Okay God, what should I do? I am happy to help however I best can...but I haven't prepared a lecture. I've looked over what they are learning, but in no way does general ability-to-answer-questions mean that I have a lesson plan.
So I started talking about how I prepare for an exam with this professor. I found the study questions he posted online, and located the one they are currently covering in class. I recounted general information about that time period, gave it all context, covered it, gave a sample thesis question, explained how to answer it, and was rewarded by hasty scribbling in notebooks. The relieved faces of the people I had not expected to have as students showed me that this was familiar territory: someone stands in the front and talks, everyone else sits in chairs and takes notes.
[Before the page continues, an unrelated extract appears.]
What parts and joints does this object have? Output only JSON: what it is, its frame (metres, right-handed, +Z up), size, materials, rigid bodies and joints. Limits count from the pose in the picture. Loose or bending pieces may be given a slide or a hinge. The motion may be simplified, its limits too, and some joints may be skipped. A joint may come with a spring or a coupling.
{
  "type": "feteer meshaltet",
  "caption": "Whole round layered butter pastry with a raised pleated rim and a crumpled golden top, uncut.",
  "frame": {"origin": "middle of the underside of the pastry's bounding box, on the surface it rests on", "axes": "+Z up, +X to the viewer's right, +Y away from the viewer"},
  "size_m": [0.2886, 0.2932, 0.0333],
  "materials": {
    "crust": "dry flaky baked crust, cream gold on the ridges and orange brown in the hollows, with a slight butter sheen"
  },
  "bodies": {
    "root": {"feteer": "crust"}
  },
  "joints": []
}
There were only two problems.
The more urgent one was revealed by a surreptitious glance at the clock on the computer:
Um... I had already covered the study question, and it was close enough to the beginning of the semester that there was only one to cover.
I talk fast, but not that fast...
The other issue was a more philosophical one, and that is that I am convinced that almost no one learns best by listening to someone ramble about what they think about a particular topic. I could stand there and talk until I ran out of words (although, granted, that is unlikely to happen very quickly...) and if one person at the end raises their hand and says "was the Holy Roman Empire the one with Constantinople?" then they have not really understood the context of the entire lecture.
"So...does anyone have any questions?"
One girl raises her hand, and I gratefully acknowledge her.
"We talked a little bit about the Hundred Year's War, but I didn't get why that was important - can you explain that?"
It wasn't quite what I had been expecting...but it was roughly within the time period. And thus began the crash course on tying things together. We talked about Henry V and Charles VI, then Joan of Arc.
Then we talked about Avignon. Then about feudalism and serfdom, and the dissolution of the Holy Roman Empire, then the three popes, then lay piety and confraternity, and before I knew it we were having a dialogue, where they were flipping through notes and bringing up things that they didn't understand and I would show them how it fit into the context of the LMA and the changes that were going on during that time period.
A check on the time showed it to be 7:49, so I decided to wrap it up.
"Anyone have an idea what kind of thesis you would give to answer this test question?"
Then we talked about how to write an essay, so that all the things we had talked about in the previous 45 minutes wouldn't just be scraps of information, but would be useful, helpful, and eventually give them a better understanding of Western Civilization and therefore a better test grade. [The real goal for me is their understanding; I imagine their real goal - at least for now - is the test grade. But maybe when the class is over they'll be glad for the information...I have felt the same way.]
At 7:59 I finished talking about essays and asked if it had been helpful. If there were any more questions. They were packing up, and I watched the clock turn as I was speaking.
I never thought I would be so happy to see a clock turn 8:00.
But at the same time, it was - oddly enough - a little bit sad.
For an hour, I had been able to put to use some of the information I have spent these last years stuffing in my head and synthesizing into papers. I was able to talk to some freshman I don't know for an hour and give them some hope about passing a class. I was able to share my love of history and the fascination for the amazing stories of people who have gone before us and laid the foundations for the modern world in which we now live.
The last one left, and I logged off the computer. Only one word could describe the way I felt:
I had done it. Gone into a setting that turned out to be something quite different from what I had been expecting, had a conversation with some students that genuinely wanted some help, and shared something with them.
As I left, the words of one of the girls floated ...
Thank you ... it's easier to ask you questions than him.
Was it some kind of power high - eager students hanging onto my every word while I scatter wisdom? Well, aside from the fact that it wasn't quite like that, I can see how that would be a possible temptation. Frankly, tonight I was too terrified to feel much of that regardless!
What I did feel, though, was a deep-down satisfaction. A pleasure that came from feeling useful - not that I am just a good student, or a nice person, but that in a fairly tangible way, made the lives of some students better.
And did I mention that it was a lot of fun?
Just one more way I have discovered of living out my goal of making the world a better place, one life at a time.
It was cool. Just thought I'd share.